Reeth: It was Consumer Goods Countdown.

O'Reilly: Consumer Countdownyeah.

Reeth: There were different names for it. Again, simpler times.

Vincent Shen: All this before I had even joined The Motley Fool.

O'Reilly: Right.

Reeth: You weren't missing much, let's be real.

O'Reilly: How many ... because, we would just throw those up on Yahoo. Our podcast never made it to ...

Reeth: No, I think the majority of the views were my mom.

O'Reilly: That's good.

Reeth: And that was about it. (laughs) 

O'Reilly: "Oh, look at my Mark, he's so cute!"

Reeth: Is that your my mom impersonation? I'm a little offended, but let's keep going. (laughs) 

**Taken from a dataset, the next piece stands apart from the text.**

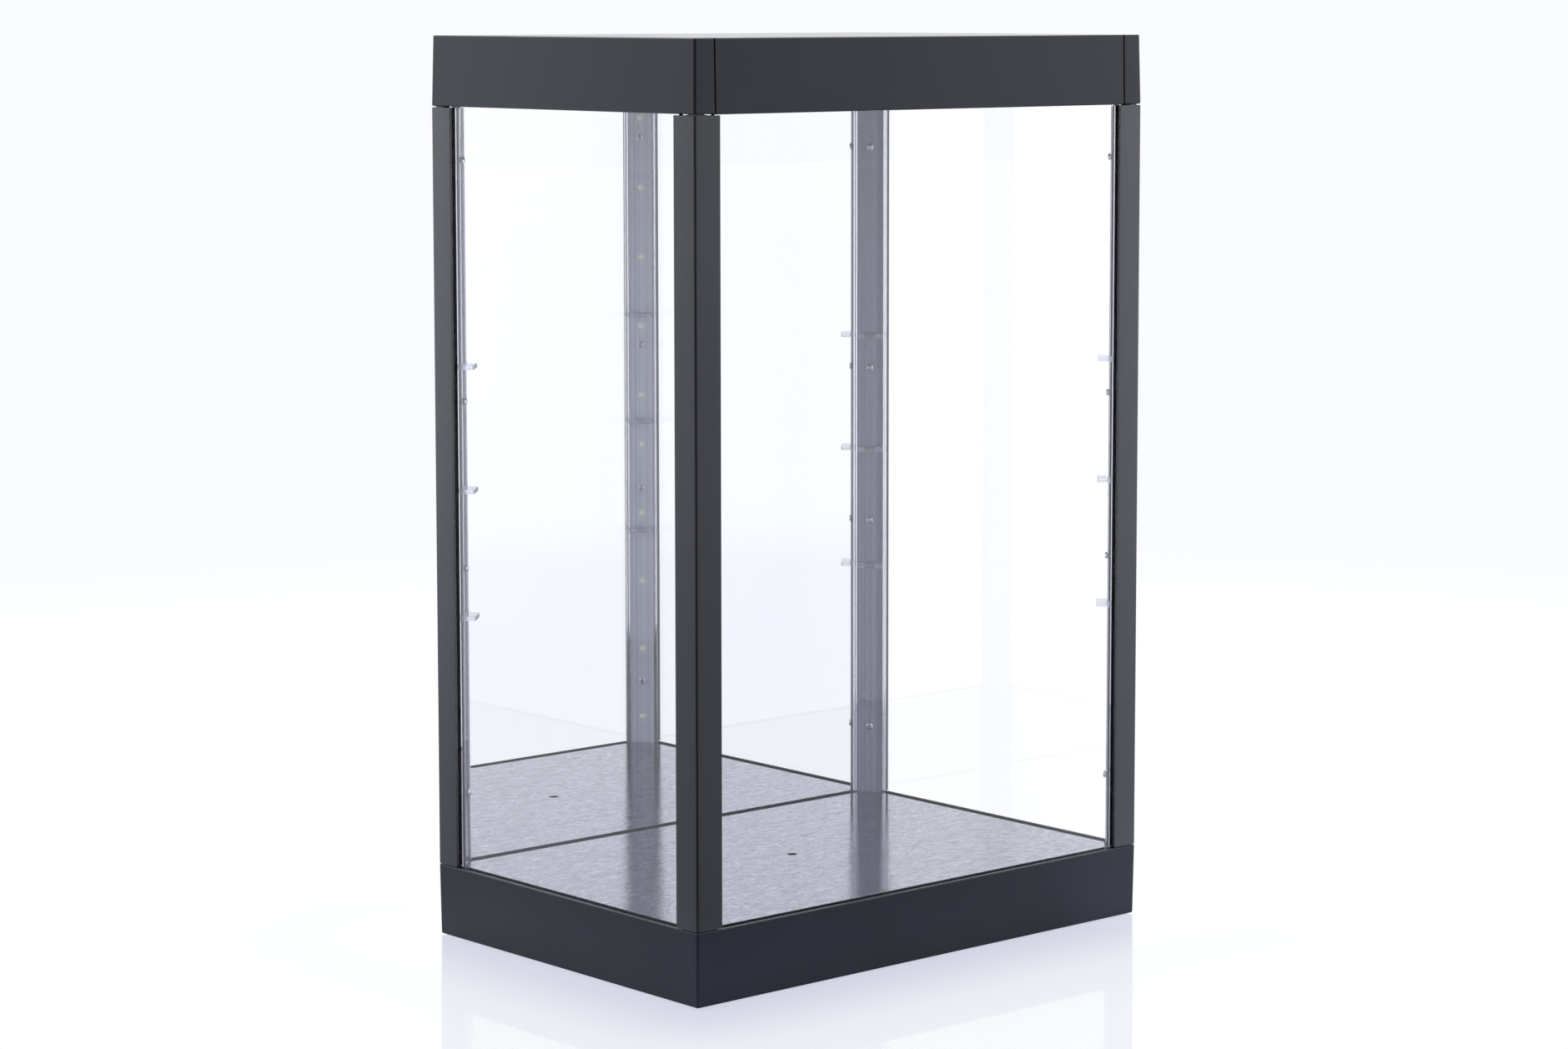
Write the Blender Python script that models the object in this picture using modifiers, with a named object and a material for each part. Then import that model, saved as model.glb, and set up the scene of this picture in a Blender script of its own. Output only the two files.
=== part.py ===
# Figure display case: a black plinth and lid joined by four corner posts, clear side
# panels, a mirrored back, a front panel that slides up out of the lid, and light strips
# behind clear covers in the two front posts.
#
# Metres, +Z up, front towards -Y. The origin is under the middle of the case, at the feet.

import math

import bmesh
import bpy

for item in list(bpy.data.objects):
    bpy.data.objects.remove(item, do_unlink=True)

# Overall sizes

CASE_WIDTH = 0.254
CASE_DEPTH = 0.175
CASE_HEIGHT = 0.390
LID_HEIGHT = 0.030
PLINTH_HEIGHT = 0.0309
FOOT_HEIGHT = 0.0006

# Sizes that several pieces share

SKIN = 0.0012
WALL = 0.0024
CLEARANCE = 0.0003
RUNNING_GAP = 0.0003
CORNER_RADIUS = 0.0011
EDGE_BEVEL = 0.0004
OVERRUN = 0.004
PANEL_THICKNESS = 0.0020
PANEL_GRIP = 0.0018
LID_DRAFT = 0.0006
PLINTH_DRAFT = 0.0004
LID_GAP = 0.0005
CORNER_STEPS = 4
ROUND_STEPS = 16
ROOT_TWO = math.sqrt(2.0)
MERGE_DISTANCE = 1e-6

# Plinth, bottom plate and floor

GROOVE_DEPTH = 0.0033
WEB_THICKNESS = 0.0018
FLOOR_THICKNESS = 0.0015
FLOOR_DROP = 0.0001
FLOOR_EDGE_GAP = 0.0026
LEDGE_WIDTH = 0.0020
PEG_HOLE_RADIUS = 0.0023
CORNER_BLOCK_HEIGHT = 0.010
REBATE_WALL = 0.0014
BOTTOM_PLATE_THICKNESS = 0.0018
FOOT_RADIUS = 0.006
FOOT_INSET = 0.015

# Corner posts

POST_LEG = 0.0132
LIP_THICKNESS = 0.0010
TROUGH_DEPTH = 0.0092
TROUGH_HALF_WIDTH = 0.0027
COLLAR_INSET = 0.0030
NECK_SIZE = 0.0046
NECK_HEIGHT = 0.0058
FOOT_SPIGOT_SIZE = 0.0040
FOOT_SPIGOT_LENGTH = 0.0040

# Clear covers in front of the posts

COVER_THICKNESS = 0.0008
COVER_FOOT = 0.0018
RAIL_HEIGHT = 0.0002
RAIL_WIDTH = 0.0014

# Cover screws

SCREW_HEIGHT_SHARES = (0.0958, 0.3952, 0.6158, 0.9310)
SCREW_HEAD_RADIUS = 0.0016
SCREW_HEAD_HEIGHT = 0.0009
SCREW_HEAD_CROWN = 0.0003
SCREW_SHANK_RADIUS = 0.0010
SCREW_LENGTH = 0.0088
SCREW_TIP = 0.0008
SCREW_CROSS_LENGTH = 0.0019
SCREW_CROSS_WIDTH = 0.0005
SCREW_CROSS_DEPTH = 0.0005

# Shelf tabs

TAB_HEIGHT_SHARES = (0.3305, 0.4986, 0.6616)
TAB_THICKNESS = 0.0020
TAB_WIDTH = 0.0120
TAB_TIP = 0.0188
TAB_CORNER = 0.0004
TAB_STEM_WIDTH = 0.0044
TAB_STEM_START = 0.0117

# Light strips in the two front posts

STRIP_WIDTH = 0.0046
STRIP_THICKNESS = 0.0010
LED_WIDTH = 0.0035
LED_HEIGHT = 0.0028
LED_THICKNESS = 0.0008
LEDS_PER_STRIP = 5
LOWEST_LED = 0.0423
TOP_LED_DROP = 0.0149
STRIP_END_MARGIN = 0.0074
STRIP_JOINT_MARGIN = 0.0130

# Lid and door

FASCIA_BACK_THICKNESS = 0.0013
FASCIA_TOP_THICKNESS = 0.0025
FASCIA_DROP = 0.0002
FASCIA_END_GAP = 0.0007
LINER_THICKNESS = 0.0015
LINER_RISE = 0.0010
PANEL_RISE = 0.0027
LID_BOSS_RADIUS = 0.0035
LID_BOSS_INSET = 0.016

# Driver board, inlet and button in the plinth

BOARD_LENGTH = 0.064
BOARD_WIDTH = 0.038
BOARD_THICKNESS = 0.0016
BOARD_BACK_GAP = 0.0240
STANDOFF_RADIUS = 0.0025
STANDOFF_HEIGHT = 0.0037
STANDOFF_INSET = 0.0050
CHOKE_SIZE = 0.0095
CHOKE_HEIGHT = 0.0060
CAPACITOR_RADIUS = 0.0030
CAPACITOR_HEIGHT = 0.0080
CHIP_LENGTH = 0.0060
CHIP_HEIGHT = 0.0014
HEADER_LENGTH = 0.0070
HEADER_WIDTH = 0.0045
HEADER_HEIGHT = 0.0050
HEADER_SPACING = 0.0440
SWITCH_LENGTH = 0.0070
SWITCH_HEIGHT = 0.0100
INLET_OFFSET = -0.0150
BUTTON_OFFSET = 0.0150
PORT_HEIGHT = 0.0150
PORT_PLATE_WIDTH = 0.0500
PORT_PLATE_HEIGHT = 0.0160
PORT_FLANGE_WIDTH = 0.0015
PORT_FLANGE_THICKNESS = 0.0010
INLET_NOSE_RADIUS = 0.0040
INLET_BORE_RADIUS = 0.0028
INLET_PIN_RADIUS = 0.0010
INLET_BODY_WIDTH = 0.0100
INLET_BODY_HEIGHT = 0.0094
INLET_BODY_DEPTH = 0.0100
BUTTON_RADIUS = 0.0045
BUTTON_SINK = 0.0003
BUTTON_FLANGE_WIDTH = 0.0012
BUTTON_FLANGE_THICKNESS = 0.0012
BUTTON_TRAVEL = 0.0012
WIRE_RADIUS = 0.0007
WIRE_HOLE_RADIUS = 0.0012
WIRE_HOLE_DEPTH = 0.0114
WIRE_SIDE_GAP = 0.0070
WIRE_RUN_HEIGHT = 0.0100
WIRE_LIFT = 0.0030
WIRE_BEND = 0.0120
WIRE_STEPS = 6

# Levels and planes worked out from the sizes above. Insets count inwards from an outer face,
# and the height shares are of a post's length.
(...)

O'Reilly: Fine, you do an impression of your mom -- I'm just kidding.

Reeth: Nope!

O'Reilly: So, first and foremost, the topic that we always found ourselves talking about was of course restaurants. Specifically, we'll hit up McDonald's here in a second, but Chipotle, and back when we did our little deal, they were ... comps were in the mid-teens.

Reeth: Absolutely. Chipotle was the fast-casual restaurant chain of the future, and everyone wanted to be them. I actually looked up the numbers. It was very easy to see --

O'Reilly: Do you deal with numbers anymore? Just kidding.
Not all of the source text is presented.